As Tetas de Tirésias levanta várias questões a serem discutidas, como a submissão da mulher e inversão de liderança.  Mesmo sendo apenas mulheres em cena, a posição do homem se faz presente. Com detalhes do cangaço a encenação que me pareceu repleta de elementos e com poucos aprofundamentos em elementos particularizados. Embora em determinado momento a fumaça tenha resolvido compor a cena lindamente, se esvaindo num plano mais baixo, com uma luz verde e a música tomando conta e trazendo um ambiente inusitado. (trabalhar com fumaça em cena é assumir um desafio, pois não se sabe como ela irá se dissipar). Cores fortes e fumaça entre atos fazem-se presentes, e são um bom elementos a serem explorados, mas a atuação e a intensidade de algumas cenas podem ficar mais explícitas e ainda mais potentes.

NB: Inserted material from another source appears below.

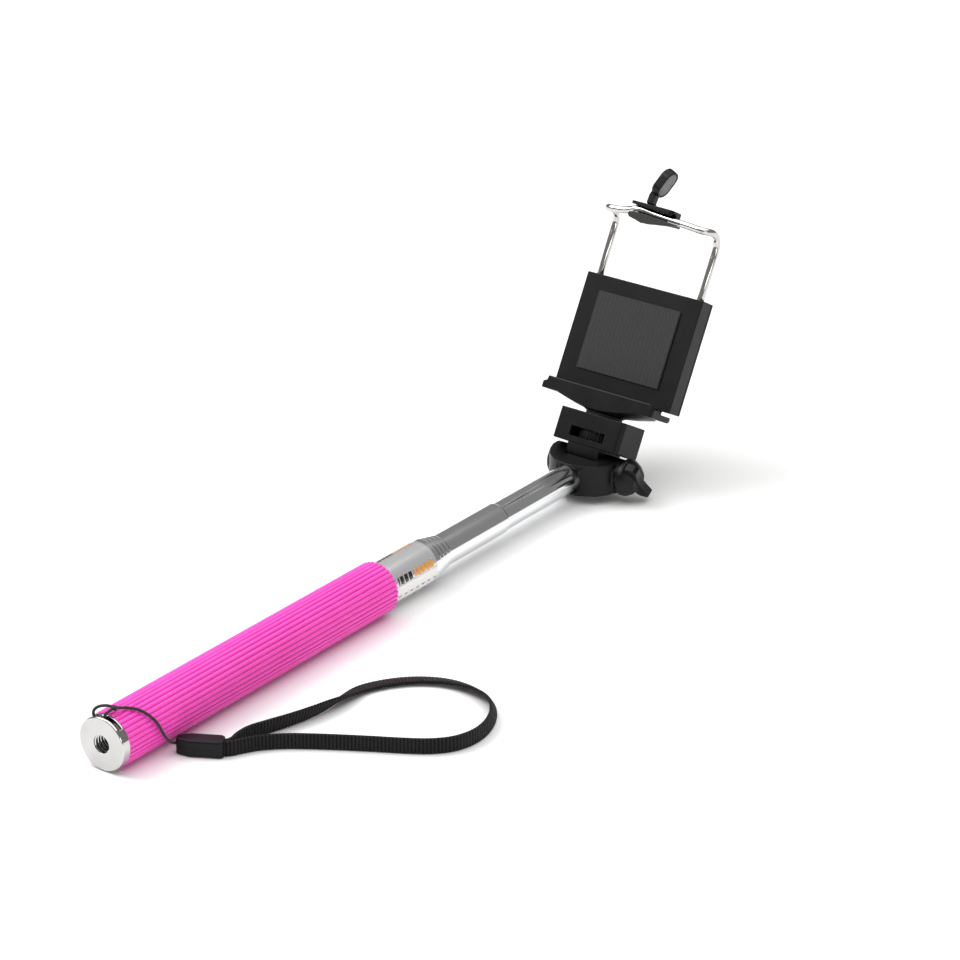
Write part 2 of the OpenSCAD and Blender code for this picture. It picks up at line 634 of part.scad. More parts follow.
module jaw_lever() color(satin_black) in_clamp() difference() {
    union() {
        translate(lever_at) rod_x(1.3, -lever_half, lever_half);
        front_view(lever_at[0] - lever_half, lever_at[0] + lever_half,
                   [[4.1, lever_at[2]], [6.7, lever_at[2]], [6.6, neck_z + 0.4], [3.95, neck_z + 0.4]]);
        front_view(neck_x[0], neck_x[1], [[3.95, neck_z], [6.6, neck_z], [6.4, jaw_z + 9.6],
                   [5.2, jaw_z + 12.6], [3, jaw_z + 13], [3.6, jaw_z + 9.6]]);
        paddle_plate(0, -paddle_t / 2, paddle_t / 2);
    }
    translate(lever_at) rod_x(0.65, -pin_half, pin_half);
    paddle_plate(inset, -paddle_t, -paddle_t / 2 + 0.4);
}

module lever_pad() color("#7d7f80") in_clamp()
    paddle_plate(inset, -paddle_t / 2 + 0.05, -paddle_t / 2 + 0.4);

module lever_pin() color(steel) in_clamp()
    translate(lever_at) rod_x(0.6, -pin_half, pin_half);

end_cap();
grip();
tube_1();
tube_label();
wrist_cord();
cord_knot();
strap_clip_body();
strap_clip_cover();
wrist_webbing();
tube_2();
tube_3();
tube_4();
tube_5();
tube_6();
friction_sleeve_2();
friction_sleeve_3();
friction_sleeve_4();
friction_sleeve_5();
friction_sleeve_6();
fork_head();
tube_plug();
fork_screw();
hinge_bolt();
knob_washer();
wing_knob();
knob_nut();
tilt_block();
swivel_washer();
tripod_screw();
thumb_wheel();
clamp_base();
clamp_nut();
seat_pad();
back_pad();
clamp_cover();
cover_screws();
jaw_springs();
wire_frame();
leg_ferrules();
jaw_bridge();
jaw_block();
bridge_screws();
jaw_lever();
lever_pin();
lever_pad();
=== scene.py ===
import json
import math

import bmesh
import bpy
from mathutils import Matrix, Vector

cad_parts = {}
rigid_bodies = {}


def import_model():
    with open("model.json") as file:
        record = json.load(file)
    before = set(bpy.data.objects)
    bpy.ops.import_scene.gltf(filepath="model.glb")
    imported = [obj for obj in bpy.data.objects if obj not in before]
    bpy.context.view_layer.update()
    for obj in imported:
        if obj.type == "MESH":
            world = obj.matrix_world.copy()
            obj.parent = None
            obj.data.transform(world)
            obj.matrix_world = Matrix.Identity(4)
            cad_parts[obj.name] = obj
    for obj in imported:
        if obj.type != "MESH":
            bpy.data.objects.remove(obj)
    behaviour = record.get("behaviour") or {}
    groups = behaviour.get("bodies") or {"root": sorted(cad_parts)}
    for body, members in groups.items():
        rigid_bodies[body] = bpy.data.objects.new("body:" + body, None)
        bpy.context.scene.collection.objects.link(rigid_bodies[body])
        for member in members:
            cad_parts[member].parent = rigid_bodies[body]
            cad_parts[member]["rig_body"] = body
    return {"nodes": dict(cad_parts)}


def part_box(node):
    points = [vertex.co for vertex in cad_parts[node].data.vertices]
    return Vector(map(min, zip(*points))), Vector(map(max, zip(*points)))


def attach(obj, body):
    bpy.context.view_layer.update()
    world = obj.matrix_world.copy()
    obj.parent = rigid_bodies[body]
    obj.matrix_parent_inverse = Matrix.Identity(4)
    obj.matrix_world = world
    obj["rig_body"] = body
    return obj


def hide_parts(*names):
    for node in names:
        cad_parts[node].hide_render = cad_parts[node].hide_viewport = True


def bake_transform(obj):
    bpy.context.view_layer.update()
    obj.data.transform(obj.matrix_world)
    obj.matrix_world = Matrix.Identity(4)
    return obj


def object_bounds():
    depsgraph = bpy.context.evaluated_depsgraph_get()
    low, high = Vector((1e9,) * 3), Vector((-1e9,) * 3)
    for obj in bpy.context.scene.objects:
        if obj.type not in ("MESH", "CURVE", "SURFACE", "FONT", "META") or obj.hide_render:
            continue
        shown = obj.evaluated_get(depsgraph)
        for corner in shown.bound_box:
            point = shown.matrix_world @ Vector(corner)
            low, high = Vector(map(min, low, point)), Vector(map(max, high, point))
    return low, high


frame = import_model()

bl_info = {
    "name": "Selfie Stick Builder",
    "version": (1, 0, 0),
    "blender": (4, 5, 0),
    "location": "3D View > Sidebar > Stick",
    "description": "Models the soft, rounded and threaded parts of a telescopic selfie stick round its CAD frame",
    "category": "Add Mesh",
}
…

Acorda, Amor! foi um capítulo à parte nessa noite. Uma atriz em cena, e nos primeiros 30 segundos eu esperava entrar mais alguém no palco. Porém, ficaria pequeno contracenar com Florencia Santángelo que sozinha e sem muitos aparatos (conta apenas com um acordeon e um isqueiro) movimenta-se com tanta leveza e ao mesmo tempo tanta voracidade pelo espaço que por vezes me vi deslocando como ela em cena, eu internamente e ela tomando conta de todo o espaço cênico!

Uma releitura de A Bela Adormecida recheada de expressão corporal. Detalhes que fazem toda a diferença e que compõe a cena com uma unidade que eu particularmente vi poucas vezes. A atriz explora pouco das nuances de luz, utiliza um foco ou geral em luz branca e, algumas vezes, utiliza o tom azul que traz uma sensação mais calma. Embora pouco diferenciada, dialoga com a cena. Mas em compensação, a interatividade com a plateia se faz presente. Ao gritar viva a princesa, espera um retorno que não acontece, então explicita o jogo e o repete, em tom de risos e contentamento a plateia responde com entusiasmo.

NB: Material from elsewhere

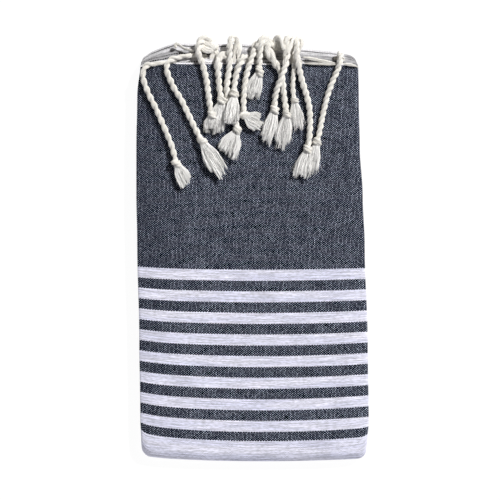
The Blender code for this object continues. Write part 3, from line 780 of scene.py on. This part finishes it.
def make_ends():
    """Along the front hem lie thin rolls of warp ends, and bundles of them at the head."""
    random = np.random.default_rng(7)
    sink = new_sink()
    for x0, above0, x1, above1, thick, lift in ROLLS:
        x = np.arange(x0, x1, ROLL_POINTS) * MM
        line = hem_point(1, x) + (0, 0, 0.0007 + lift * MM)
        line[:, 1] += np.interp(x, (x0 * MM, x1 * MM), (above0 * MM, above1 * MM))
        ends = smooth(np.minimum(x - x[0], x[-1] - x) / 0.009)
        swell = thick * (0.35 + 0.65 * ends)
        _, rounds = plies(line, 0 * x, x - x[0], swell)
        lines = unsteady(random, line + rounds[0][::2], 0.00012, 5)
        tubes(lines, np.tile(YARN_RADIUS * swell * 1.25, (len(lines), 1)), YARN_SIDES, sink)
    for width0, width1, places in BUNDLES:
        line, even = curve_through([above_front(*place) for place in places], STEP)
        _, normal, binormal = frames_along(line)
        half = np.interp(even, (0, even[-1]), (width0, width1)) * MM / 2
        half = half * smooth(np.minimum(even, even[-1] - even) / 0.004 + 0.5)
        round_it = np.arange(BUNDLE_YARNS)[:, None] / BUNDLE_YARNS
        turned = 2 * math.pi * (round_it + even / BUNDLE_TURN)
        off = ((np.cos(turned) * half)[..., None] * normal
               + (np.sin(turned) * half * BUNDLE_FLAT)[..., None] * binormal)
        lines = unsteady(random, line + off, 0.00015, 5)
        radii = np.tile(half * 0.26, (BUNDLE_YARNS, 1))
        radii = radii * random.uniform(0.9, 1.15, (BUNDLE_YARNS, 1))
        tubes(lines, radii, YARN_SIDES, sink)
    return mesh_of("warp_ends", sink)


# ---- materials -------------------------------------------------------
class Nodes:
    """Builds a material's nodes from sockets and plain numbers."""

    def __init__(self, name, roughness, sheen):
        self.look = bpy.data.materials.new(name)
        self.look.use_nodes = True
        self.tree = self.look.node_tree
        self.shader = self.tree.nodes["Principled BSDF"]
        self.shader.inputs["Roughness"].default_value = roughness
        self.shader.inputs["Specular IOR Level"].default_value = 0.08
        self.shader.inputs["Sheen Weight"].default_value = sheen
        self.shader.inputs["Sheen Roughness"].default_value = 0.6

    def put(self, socket, value):
        if isinstance(value, bpy.types.NodeSocket):
            self.tree.links.new(value, socket)
        elif isinstance(value, tuple) and len(value) == 3 and socket.type == "RGBA":
            socket.default_value = (*value, 1)
        else:
            socket.default_value = value

    def math(self, operation, a, b=0.0, c=0.0):
        node = self.tree.nodes.new("ShaderNodeMath")
        node.operation = operation
        for socket, value in zip(node.inputs, (a, b, c)):
            self.put(socket, value)
        return node.outputs[0]

    def ramp(self, value, low, high, out_low=0.0, out_high=1.0):
        node = self.tree.nodes.new("ShaderNodeMapRange")
        node.interpolation_type = "SMOOTHSTEP"
        for name, number in zip(("Value", "From Min", "From Max", "To Min", "To Max"),
                                (value, low, high, out_low, out_high)):
            self.put(node.inputs[name], number)
        return node.outputs[0]

    def mix(self, share, low, high):
        node = self.tree.nodes.new("ShaderNodeMix")
        node.data_type = "RGBA"
        self.put(node.inputs[0], share)
        self.put(node.inputs[6], low)
        self.put(node.inputs[7], high)
        return node.outputs[2]

    def tint(self, colour, factor):
        node = self.tree.nodes.new("ShaderNodeVectorMath")
        node.operation = "SCALE"
        self.put(node.inputs[0], colour)
        self.put(node.inputs["Scale"], factor)
        return node.outputs[0]

    def vector(self, x, y, z):
        node = self.tree.nodes.new("ShaderNodeCombineXYZ")
        for socket, value in zip(node.inputs, (x, y, z)):
            self.put(socket, value)
        return node.outputs[0]

    def times(self, *factors):
        product = factors[0]
        for factor in factors[1:]:
            product = self.math("MULTIPLY", product, factor)
        return product

    def one_minus(self, amount):
        return self.math("SUBTRACT", 1.0, amount)

    def between(self, value, low, high):
        """1 where the value lies between the two, and 0 elsewhere."""
        return self.times(self.math("GREATER_THAN", value, low),
                          self.math("LESS_THAN", value, high))

    def noise(self, u, v, across, along, seed=0.0, detail=2.0, rough=0.5):
        """Noise with so many waves to a unit across and along; its own for each seed."""
        node = self.tree.nodes.new("ShaderNodeTexNoise")
        place = self.vector(self.times(u, across), self.times(v, along), seed)
        self.put(node.inputs["Vector"], place)
        node.inputs["Scale"].default_value = 1.0
        node.inputs["Detail"].default_value = detail
        node.inputs["Roughness"].default_value = rough
        return node.outputs[0]

    def uv(self, name):
        node = self.tree.nodes.new("ShaderNodeUVMap")
        node.uv_map = name
        split = self.tree.nodes.new("ShaderNodeSeparateXYZ")
        self.tree.links.new(node.outputs[0], split.inputs[0])
        return split.outputs[0], split.outputs[1]

    def finish(self, colour, height, distance, strength=1.0):
        self.put(self.shader.inputs["Base Color"], colour)
        bump = self.tree.nodes.new("ShaderNodeBump")
        bump.inputs["Strength"].default_value = strength
        bump.inputs["Distance"].default_value = distance
        self.put(bump.inputs["Height"], height)
        self.tree.links.new(bump.outputs[0], self.shader.inputs["Normal"])
        return self.look


def white_wefts(n, u, v, across, on_front):
    """Where the weft is white: in stripes and bands, and where along the hems or at the
    head."""
    toothed = n.math("MULTIPLY_ADD", across, TOOTH, v)
    place = n.math("DIVIDE", n.math("SUBTRACT", toothed, STRIPES_FROM), STRIPE_PITCH)
    in_stripe = n.math("LESS_THAN", n.math("FRACT", place), STRIPE_WIDTH / STRIPE_PITCH)
    striped = n.times(in_stripe, n.between(place, 0.0, float(STRIPES)))
    band = n.times(n.math("GREATER_THAN", toothed, BAND[0]),
                   n.math("LESS_THAN", v, BAND[1]))
    # The white's going out at the right is painted shade: dark ground stands in for the shade
    # under the rolls.
    comes, goes = FRONT_EDGE_FROM, FRONT_EDGE_TO
    front_edge = n.times(
        n.ramp(u, FRONT_FROM + comes[0], FRONT_FROM + comes[1]),
        n.ramp(u, FRONT_FROM + goes[0], FRONT_FROM + goes[1], FRONT_EDGE, 0.0))
    edge_width = n.math("MULTIPLY_ADD", on_front,
                        n.math("SUBTRACT", front_edge, INNER_EDGE), INNER_EDGE)
    edge = n.math("LESS_THAN", toothed, edge_width)
    head = n.between(v, *HEAD_BAND)
    white = n.math("MAXIMUM", n.math("MAXIMUM", striped, band),
                   n.math("MAXIMUM", edge, head))
    return white, edge, head


def dark_wefts_and_shade(n, u, v, across, on_front, head):
    """The whites at the head have thin dark wefts, broken where the warp crosses them, and so
    have the hems behind the front one. The head's darkest line, and each hem's line where the
    layer in front meets it, are partly dark weft and partly painted shade."""
    broken = n.ramp(across, -0.9, 0.1, 0.35, 1.0)
    # The head's darkest line: partly dark weft, partly painted shadow where the hems meet the
    # fold.
    from_line = n.math("ABSOLUTE", n.math("SUBTRACT", v, HEAD_LINE))
    head_line = n.math("LESS_THAN", from_line, HEAD_LINE_HALF)
    beat = n.math("FRACT", n.math("DIVIDE", v, HEAD_LINES))
    thin = n.times(n.math("LESS_THAN", beat, HEAD_LINES_DARK), head)
    # Each hem behind the front one gets a dark line where the layer in front meets it: partly
    # dark weft, partly painted shade.
    thick = n.ramp(n.noise(u, v, 46, 30, 12.0), 0.44, 0.66, 0.84, 0.42)
    behind = n.times(n.math("LESS_THAN", v, -0.0001), n.one_minus(on_front))
    step = n.math("FRACT", n.math("DIVIDE", v, HEM_STEP))
    rim = n.times(n.math("GREATER_THAN", step, thick), behind)
    either = n.math("MAXIMUM", rim, n.times(thin, 0.5))
    return n.math("MAXIMUM", head_line, n.times(either, broken))


def charcoal(n, u, v, warps, wefts, across, along, blotch):
    """The ground: light flecks of warp on a dark weft, uneven at several sizes, with painted
    shade towards the left side.
    """
    # A fleck is narrow, and as long as the gap to the next one in its column.
    afloat = n.ramp(along, -0.15, 0.15, -1.0, 1.0)
    fleck = n.ramp(n.times(across, afloat), 0.90, 0.99)
    streak = n.noise(u, v, 330, 14, 3.0)
    grain = n.noise(warps, wefts, 0.8, 0.8, 21.0, 1.0)
    # The ramp on u from FRONT_FROM is painted shade: the flecks darken to 0.72 towards the left
    # side and round the left fold.
    level = n.times(n.ramp(streak, 0.30, 0.70, 0.98, 1.22),
                    n.ramp(blotch, 0.30, 0.70, 0.70, 1.15),
                    n.ramp(u, FRONT_FROM, FRONT_FROM + 0.075, 0.72, 1.0),
                    n.ramp(grain, 0.35, 0.65, 0.38, 1.70))
    weft_slub = n.noise(u, v, 24, 620, 5.0)
    weft = n.tint(WEFT_COLOUR, n.ramp(weft_slub, 0.25, 0.75, 0.6, 1.5))
    return n.mix(fleck, weft, n.tint(WARP_COLOUR, level))


def cloth_look():
    """Plain weave: pale warp flecks on a charcoal weft, with white weft stripes."""
    n = Nodes("cloth_weave", 0.95, 0.02)
    u, v = n.uv("cloth")
    # The threads across and along, counted, and how high each stands where it is.
    warps = n.math("MULTIPLY_ADD", n.noise(u, v, 55, 38, 0.0, 3.0), WANDER,
                   n.math("DIVIDE", u, WARP_PITCH))
    wefts = n.math("MULTIPLY_ADD", n.noise(u, v, 46, 60, 7.0), DRIFT,
                   n.math("DIVIDE", v, WEFT_PITCH))
    across = n.math("SINE", n.times(warps, math.pi))
    along = n.math("SINE", n.times(wefts, math.pi))
    on_front = n.between(u, FRONT_FROM - 0.001, FRONT_FROM + OUTER + 0.003)
    white, edge, head = white_wefts(n, u, v, across, on_front)
    dark = dark_wefts_and_shade(n, u, v, across, on_front, head)
    blotch = n.noise(u, v, 95, 60, 11.0)
    ground = charcoal(n, u, v, warps, wefts, across, along, blotch)
    # The white weft covers the warp, but for faint specks and slubs.
    slub = n.noise(u, v, 32, 780, 9.0, 3.0)
    dash = n.noise(u, v, 210, 860, 17.0)
    speck = n.times(n.ramp(n.times(across, along), -0.85, -0.30, 1.0, 0.0),
                    n.ramp(blotch, 0.45, 0.70))
    bright = n.math("SUBTRACT", n.ramp(slub, 0.30, 0.70, 0.68, 1.12), n.times(speck, 0.28))
    # The head's whites, and the hems', are duller, most of all at the right, where painted shade
    # stands for the right fold in shadow.
    fringed = n.math("MAXIMUM", edge, head)
    right = FRONT_FROM + OUTER
    corner = n.times(fringed, n.ramp(u, right - CORNER_SHADE[0], right - CORNER_SHADE[1]))
    dull = n.math("MULTIPLY_ADD", head, 0.10, n.times(edge, 0.03))
    dull_and_shade = n.one_minus(n.math("MULTIPLY_ADD", corner, 0.48, dull))
    level = n.times(bright, n.ramp(dash, 0.36, 0.58, 0.80, 1.04), dull_and_shade,
                    n.one_minus(n.times(dark, 0.93)))
    lavender = n.noise(u, v, 12, 120, 2.0, 1.0)
    pale = n.mix(n.ramp(lavender, 0.35, 0.65), *STRIPE_COLOURS)
    pale = n.mix(fringed, pale, HEM_COLOUR)
    colour = n.mix(white, ground, n.tint(pale, level))
    # The warp stands out more than the weft between its threads.
    crest = n.math("ABSOLUTE", along)
    relief = n.times(n.math("POWER", n.math("ABSOLUTE", across), 0.6),
                     n.math("MULTIPLY_ADD", crest, 0.15, 0.85))
    ribs = n.math("MULTIPLY_ADD", slub, 0.8, n.times(crest, 0.7))
    height = n.math("MULTIPLY_ADD", n.math("SUBTRACT", ribs, relief), white, relief)
    return n.finish(colour, height, WEAVE_RELIEF, 0.8)


def fringe_look():
    """Soft undyed cotton yarn, streaked along each strand."""
    n = Nodes("fringe_cotton", 0.9, 0.25)
    s, a = n.uv("strand")
    streak = n.noise(s, a, 190, 5.0, 0.0, 3.0, 0.6)
    patch = n.noise(s, 0.0, 34, 0.0, 4.0, 1.0)
    colour = n.mix(n.ramp(patch, 0.35, 0.65), *YARN_COLOURS)
    # The brush is whiter: partly fluffed cotton, partly painted light against its own shade.
    colour = n.mix(n.math("GREATER_THAN", s, FRAYED - 1), colour, FRAYED_AND_LIT_COLOUR)
    colour = n.tint(colour, n.ramp(streak, 0.25, 0.75, 0.88, 1.06))
    return n.finish(colour, streak, YARN_RELIEF, 0.9)


def floor_look():
    look = bpy.data.materials.new("floor_pale")
    look.use_nodes = True
    shader = look.node_tree.nodes["Principled BSDF"]
    shader.inputs["Base Color"].default_value = (0.08, 0.08, 0.08, 1)
    shader.inputs["Emission Color"].default_value = (1.0, 1.0, 1.0, 1)
    shader.inputs["Emission Strength"].default_value = FLOOR_GLOW
    shader.inputs["Roughness"].default_value = 1.0
    shader.inputs["Specular IOR Level"].default_value = 0.0
    return look


# ---- the scene -------------------------------------------------------
def make_floor():
    corners = ((-1, -1, 0), (1, -1, 0), (1, 1, 0), (-1, 1, 0))
    points = np.array(corners, float) * FLOOR_HALF
    floor = make_mesh("floor", points, [np.array([[0, 1, 2, 3]])], points[:, :2], "floor")
    floor.data.materials.append(floor_look())


def make_light():
    world = bpy.data.worlds.new("studio")
    world.use_nodes = True
    world.node_tree.nodes["Background"].inputs[0].default_value = (1.0, 1.0, 1.0, 1)
    world.node_tree.nodes["Background"].inputs[1].default_value = SKY
    bpy.context.scene.world = world
    for sun in SUNS:
        make_sun(*sun)


def make_sun(name, energy, spread, towards, colour):
    sun = bpy.data.lights.new(name, "SUN")
    sun.energy = energy
    sun.angle = math.radians(spread)
    sun.color = colour
    lamp = bpy.data.objects.new(name, sun)
    bpy.context.scene.collection.objects.link(lamp)
    lamp.rotation_mode = "QUATERNION"
    lamp.rotation_quaternion = Vector(towards).to_track_quat("Z", "Y")


def make_camera():
    data = bpy.data.cameras.new("camera")
    data.sensor_width = SENSOR * 1000
    data.lens = SENSOR * 1000 * (CAMERA_HEIGHT - HEIGHT) / (PIXEL * PHOTO_SIDE)
    data.clip_end = 50
    camera = bpy.data.objects.new("camera", data)
    bpy.context.scene.collection.objects.link(camera)
    camera.location = (AIM[0], AIM[1], CAMERA_HEIGHT)
    bpy.context.scene.camera = camera


make_camera()
bpy.context.scene.view_settings.view_transform = "Standard"
# The denoiser is given the weave's colours as they are, or it would smooth the threads.
bpy.context.scene.cycles.denoising_prefilter = "NONE"
cloth = make_cloth()
cloth.data.materials.append(cloth_look())
cotton = fringe_look()
for number, (name, row) in enumerate(TASSELS.items()):
    tassel = make_tassel(name, row, number)
    tassel.data.materials.append(cotton)
    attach(tassel, "root")
    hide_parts(name)
ends = make_ends()
ends.data.materials.append(cotton)
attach(ends, "root")
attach(cloth, "root")
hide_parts("towel")
make_floor()
make_light()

O que não vaza é pele levanta questões ligadas ao racismo em jogo com a subjetividade de uma narrativa de Uma pessoa de cor em Clarimanha. Advindo de uma ação policial agressora contra um negro, Alexandre de Sena, dentre várias outras pessoas também no local, os policiais agrediram apenas ele.

E a injustiça e transgressões dos direitos que o ser humano passa a se acostumar tomam conta do local, em forma de invasão do ‘público’ que traz a tona algumas manifestações que fizeram parte do cotidiano de muitos durante esse ano e final de 2011. Placas com os dizeres Moradia é um direito , pontos pra cultura não andar em BH , respeito pelo povo de rua, meu corpo, minhas regras, além de manifestações incrustadas ao corpo de cada um dos mais de 10 que ocupam a cena.

O suspense de Sinto muito: acabaram-se os pães inicia-se quando colocam uma escada e descem um balanço (cerca de três metros do chão) Eu não acredito que ela vai subir naquele balanço, ouvi ao meu lado. E sim, a cena se passa no diálogo de uma menina – sentada em seu balanço – e seu peixinho – num aquário de cerca de dois metros por 40 cm – repleto de água e com a atuação linda dos atores Carol Oliveira e Rafael Lucas Bacelar.

Desde o início me perguntava, por que tem um microfone ali do lado, e porque essa luz tímida, mas existente ali? Minha inquietação só é sanada no fim com uma canção entoada por Marcelo Veronez. Otavio, o peixe, precisa migrar para se alimentar e conhecer o mundo, porém Irene o quer perto dela, e a trama se desenvolve nesse enlace feito pelo amor, mas muito presente também a fome. Eu te amo e tô com fome, que Otavio diz frequentemente, esclarece brilhantemente essa conclusão. A luz pontual também conta um pouco de história, trazendo o público para uma emoção mais próxima à sugestão da cena.